### PROBLEM DETAILS
Wherever a line below holds the word "bending", copy that line.

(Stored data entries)
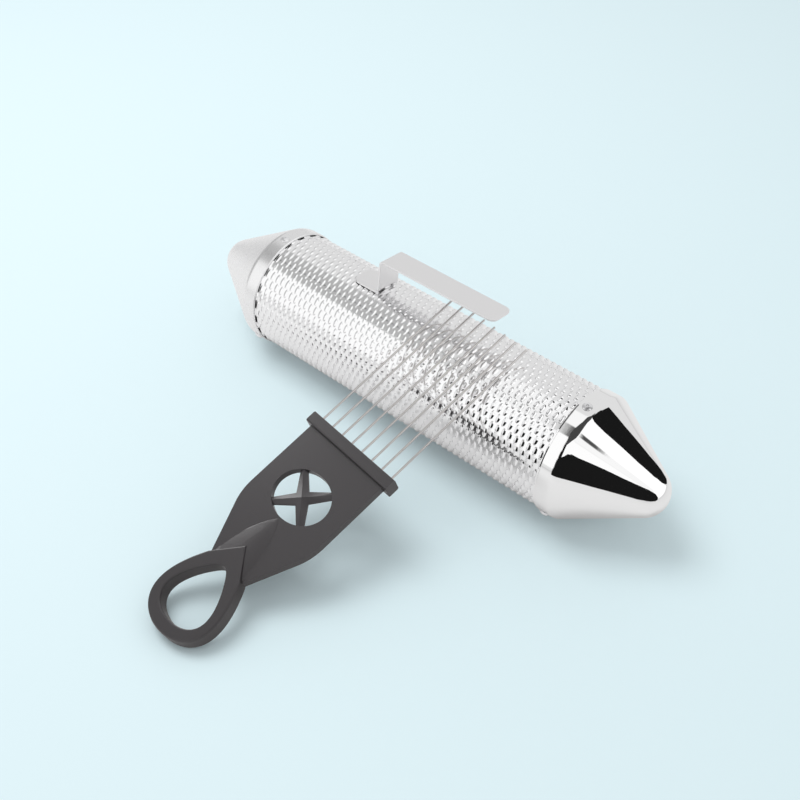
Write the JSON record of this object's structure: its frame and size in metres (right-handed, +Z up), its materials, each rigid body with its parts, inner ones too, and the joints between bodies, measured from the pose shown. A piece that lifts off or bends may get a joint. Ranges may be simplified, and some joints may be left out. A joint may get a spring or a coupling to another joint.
{
  "type": "guiro",
  "caption": "Metal guiro: a tube of raised dashes closed by riveted cone caps, with a bent hand strip, and a scraper with steel tines and a looped plastic handle.",
  "frame": {"origin": "middle of the tube, on its axis", "axes": "+X along the tube towards the right cap, +Z up, -Y towards the scraper's handle"},
  "size_m": [0.3816, 0.2914, 0.1113],
  "materials": {
    "tube_steel": "polished",
    "cap_steel": "polished",
    "strip_steel": "satin",
    "rivet_aluminium": "satin",
    "handle_plastic": "fine grain",
    "tine_steel": "drawn wire"
  },
  "bodies": {
    "guiro": {"guiro_tube": "tube_steel", "left_cap": "cap_steel", "right_cap": "cap_steel", "hand_strip": "strip_steel", "left_rivet_1": "rivet_aluminium", "left_rivet_2": "rivet_aluminium", "left_rivet_3": "rivet_aluminium", "right_rivet_1": "rivet_aluminium", "right_rivet_2": "rivet_aluminium", "right_rivet_3": "rivet_aluminium"},
    "scraper": {"scraper_handle": "handle_plastic", "scraper_tine_1": "tine_steel", "scraper_tine_2": "tine_steel", "scraper_tine_3": "tine_steel", "scraper_tine_4": "tine_steel", "scraper_tine_5": "tine_steel", "scraper_tine_6": "tine_steel", "scraper_tine_7": "tine_steel", "scraper_tine_8": "tine_steel"}
  },
  "joints": [
    {"name": "scraper_stroke", "type": "slide", "parent": "guiro", "child": "scraper", "axis": [1, 0, 0], "range_m": [-0.042, 0.045]}
  ]
}
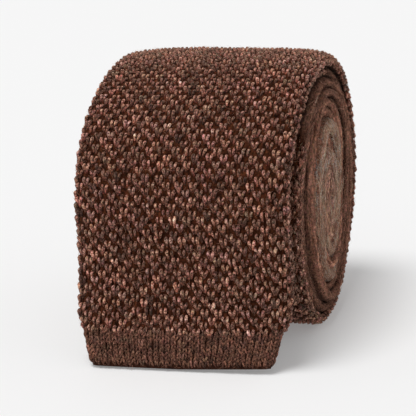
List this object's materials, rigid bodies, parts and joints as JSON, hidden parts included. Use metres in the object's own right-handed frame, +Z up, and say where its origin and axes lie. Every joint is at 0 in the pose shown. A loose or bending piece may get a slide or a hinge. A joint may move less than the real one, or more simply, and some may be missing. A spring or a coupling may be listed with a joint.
{
  "type": "knit tie",
  "caption": "Knitted wool necktie, folded at the neck and rolled up, with the wide end hanging down in front to a plain squared hem.",
  "frame": {"origin": "middle of the bottom of the rolled tie's box, on the surface it rests on", "axes": "+X along the roll, across the tie, towards the side where the turns line up; -Y towards the hanging wide end; +Z up"},
  "size_m": [0.068, 0.1, 0.0843],
  "materials": {
    "moss_knit": "brown melange wool in moss stitch, matt and softly fuzzy",
    "plain_knit": "brown melange wool in plain stitch, matt"
  },
  "bodies": {
    "root": {"blade": "moss_knit", "blade_hem": "plain_knit", "tail": "moss_knit", "tail_hem": "plain_knit"}
  },
  "joints": []
}
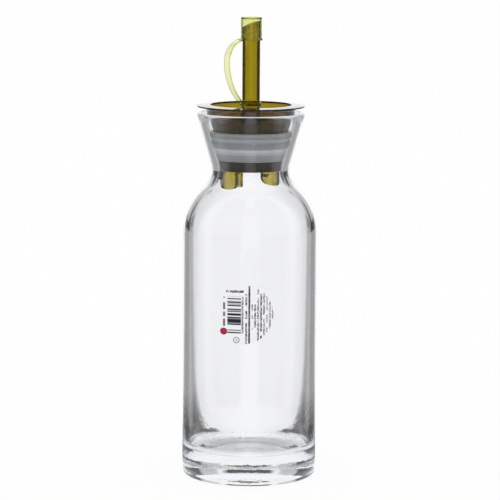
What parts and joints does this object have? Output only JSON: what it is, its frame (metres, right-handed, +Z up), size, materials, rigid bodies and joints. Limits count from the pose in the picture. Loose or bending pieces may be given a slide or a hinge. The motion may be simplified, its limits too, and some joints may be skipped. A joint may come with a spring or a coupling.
{
  "type": "oil decanter",
  "caption": "Clear glass oil bottle with a heavy base and flared neck, closed by a green plastic pourer stopper with ribbed seal, slanted spout and tethered cap",
  "frame": {"origin": "centre of the underside of the foot, on the plane that the bottle stands on", "axes": "+Z up along the axis of the bottle, +X to the right and -Y to the front, where the label is"},
  "size_m": [0.072, 0.0721, 0.247],
  "materials": {
    "clear_glass": "clear soda glass, fire polished",
    "seal_plastic": "milky translucent soft plastic, smooth ribs",
    "pourer_plastic": "olive green translucent moulded plastic, glossy",
    "cap_plastic": "pale green translucent flexible plastic, glossy",
    "label_paper": "white coated paper with small plain dark marks"
  },
  "bodies": {
    "root": {"bottle": "clear_glass", "seal": "seal_plastic", "stopper": "pourer_plastic", "cap": "cap_plastic", "label": "label_paper"}
  },
  "joints": []
}
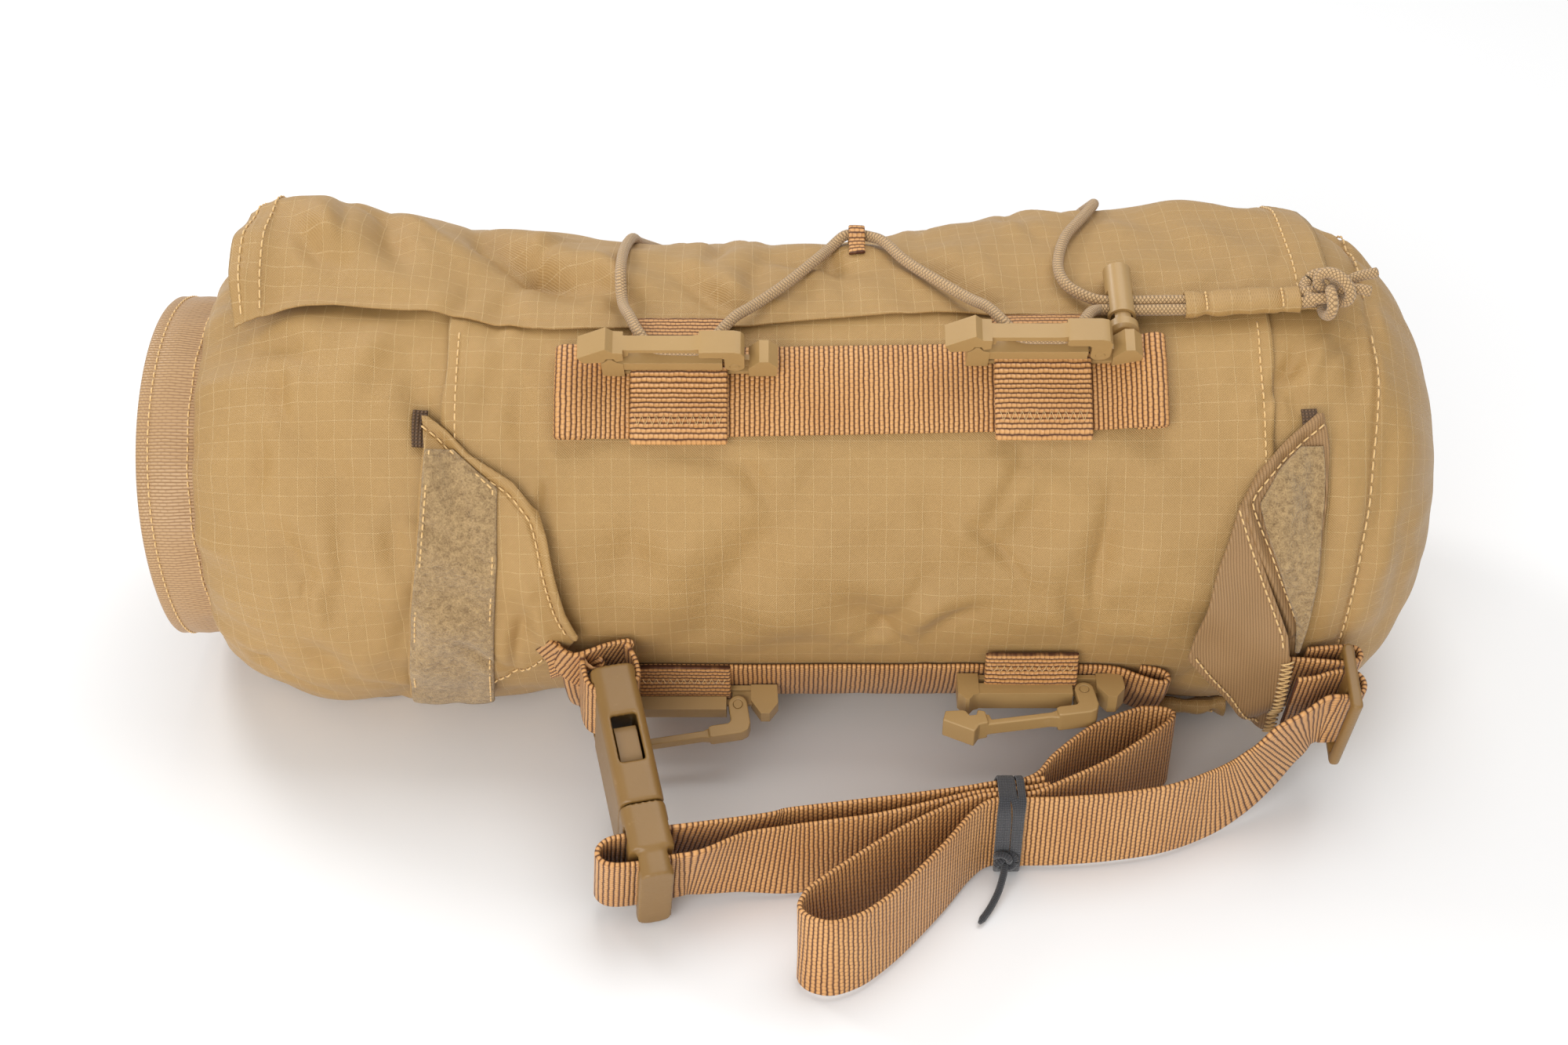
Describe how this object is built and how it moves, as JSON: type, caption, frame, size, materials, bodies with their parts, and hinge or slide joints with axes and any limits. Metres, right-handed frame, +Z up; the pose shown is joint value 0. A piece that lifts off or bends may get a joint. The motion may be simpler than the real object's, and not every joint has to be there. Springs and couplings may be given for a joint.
{
  "type": "compression sack",
  "caption": "Stuffed fabric compression sack lying on its side, laced with shock cord through snap hooks, with belt wings, a side-release buckle and a bundled waist strap.",
  "frame": {"origin": "middle of the flat underside, on the surface the sack lies on, midway between the two pairs of hooks", "axes": "+X along the sack away from its mouth, +Y away from the laced front, +Z up"},
  "size_m": [0.3568, 0.2173, 0.1343],
  "materials": {
    "cloth": "matte ripstop",
    "webbing": "woven ribs",
    "tape": "ribbed tape",
    "pile": "looped pile",
    "plastic": "satin",
    "cord": "braided",
    "elastic": "matte",
    "load": "matte",
    "spring_steel": "satin"
  },
  "bodies": {
    "sack": {"sack_barrel": "cloth", "left_end_shoulder": "cloth", "right_end_panel": "cloth", "packed_load": "load", "mouth_collar": "tape", "mouth_closure": "cloth", "cover_flap": "cloth", "front_panel": "cloth", "pocket_tape_left": "pile", "pocket_tape_right": "pile", "upper_strip": "webbing", "lower_strip": "webbing", "keeper_upper_left": "webbing", "keeper_upper_right": "webbing", "keeper_lower_left": "webbing", "keeper_lower_right": "webbing", "hook_frame_upper_left": "plastic", "hook_frame_upper_right": "plastic", "hook_frame_lower_left": "plastic", "hook_frame_lower_right": "plastic", "upper_shock_cord": "cord", "upper_cord_channel": "cloth", "lower_cord_channel": "cloth", "upper_cord_knot": "cord", "back_loop_left": "webbing", "back_loop_centre": "webbing", "back_loop_right": "webbing", "left_wing": "cloth", "right_wing": "cloth", "left_wing_pile": "pile", "right_wing_pile": "pile", "buckle_female": "plastic", "buckle_tab": "webbing", "strap_slider": "plastic", "slider_tab": "webbing", "waist_strap": "webbing", "strap_tie": "elastic"},
    "upper_left_arm": {"hook_arm_upper_left": "plastic"},
    "upper_right_arm": {"hook_arm_upper_right": "plastic"},
    "lower_left_arm": {"hook_arm_lower_left": "plastic"},
    "lower_right_arm": {"hook_arm_lower_right": "plastic"},
    "cord_lock": {"upper_lock_barrel": "plastic", "upper_lock_spring": "spring_steel"},
    "lock_plunger": {"upper_lock_plunger": "plastic"},
    "buckle_male_half": {"buckle_male": "plastic", "strap_buckle_loop": "webbing"},
    "prong_top": {"buckle_prong_top": "plastic"},
    "prong_bottom": {"buckle_prong_bottom": "plastic"}
  },
  "joints": [
    {"name": "upper_left_arm_hinge", "type": "hinge", "parent": "sack", "child": "upper_left_arm", "pos_m": [-0.0349, -0.03768, 0.1202], "axis": [0, 0.8572, 0.515], "range_deg": [0, 30]},
    {"name": "upper_right_arm_hinge", "type": "hinge", "parent": "sack", "child": "upper_right_arm", "pos_m": [0.0601, -0.0349, 0.12179], "axis": [0, 0.8788, 0.4772], "range_deg": [0, 30]},
    {"name": "lower_left_arm_hinge", "type": "hinge", "parent": "sack", "child": "lower_left_arm", "pos_m": [-0.0349, -0.06267, 0.01905], "axis": [0, -0.4384, 0.8988], "range_deg": [-9, 18]},
    {"name": "lower_right_arm_hinge", "type": "hinge", "parent": "sack", "child": "lower_right_arm", "pos_m": [0.0601, -0.06782, 0.02807], "axis": [0, -0.0872, 0.9962], "range_deg": [-9, 18]},
    {"name": "cord_lock_slide", "type": "slide", "parent": "sack", "child": "cord_lock", "axis": [1, 0, 0], "range_m": [0, 0.005]},
    {"name": "lock_plunger_press", "type": "slide", "parent": "cord_lock", "child": "lock_plunger", "axis": [0, 0.9588, 0.284], "range_m": [0, 0.0025], "stiffness_N_per_m": 400},
    {"name": "buckle_slide", "type": "slide", "parent": "sack", "child": "buckle_male_half", "axis": [0.2271, -0.9178, -0.3256], "range_m": [0, 0.026]},
    {"name": "buckle_prong_top_flex", "type": "hinge", "parent": "buckle_male_half", "child": "prong_top", "pos_m": [-0.05849, -0.11554, 0.03021], "axis": [-0.9707, -0.2402, 0], "range_deg": [0, 6], "stiffness_Nm_per_rad": 0.3},
    {"name": "buckle_prong_bottom_flex", "type": "hinge", "parent": "buckle_male_half", "child": "prong_bottom", "pos_m": [-0.05999, -0.10948, 0.01206], "axis": [0.9707, 0.2402, 0], "range_deg": [0, 6], "stiffness_Nm_per_rad": 0.3}
  ]
}
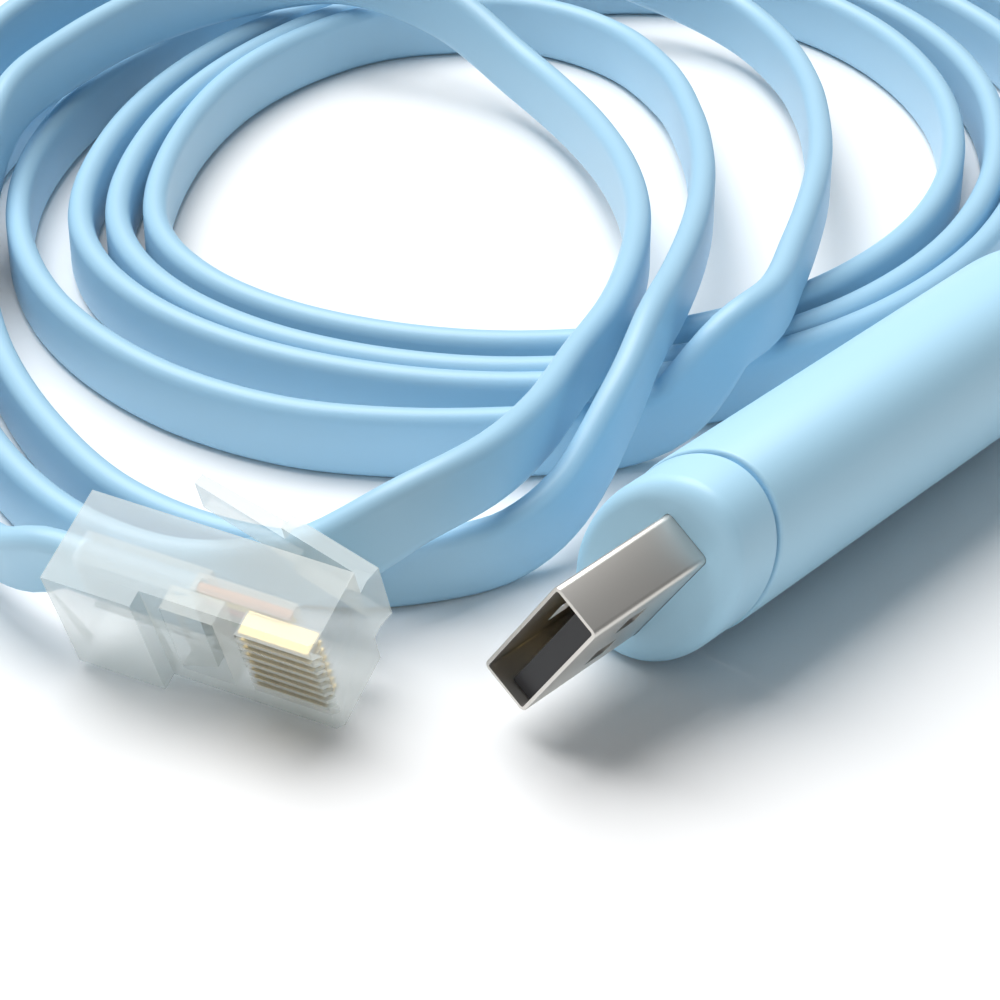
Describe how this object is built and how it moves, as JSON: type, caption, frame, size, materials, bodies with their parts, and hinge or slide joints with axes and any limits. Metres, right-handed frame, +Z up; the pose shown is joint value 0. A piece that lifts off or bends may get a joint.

### THE OUTPUT
List this object's materials, rigid bodies, parts and joints as JSON, hidden parts included. Use metres in the object's own right-handed frame, +Z up, and say where its origin and axes lie. Every joint is at 0 in the pose shown. A loose or bending piece may get a slide or a hinge. A joint may move less than the real one, or more simply, and some may be missing. A spring or a coupling may be listed with a joint.
What parts and joints does this object have? Output only JSON: what it is, its frame (metres, right-handed, +Z up), size, materials, rigid bodies and joints. Limits count from the pose in the picture. Loose or bending pieces may be given a slide or a hinge. The motion may be simplified, its limits too, and some joints may be skipped. A joint may come with a spring or a coupling.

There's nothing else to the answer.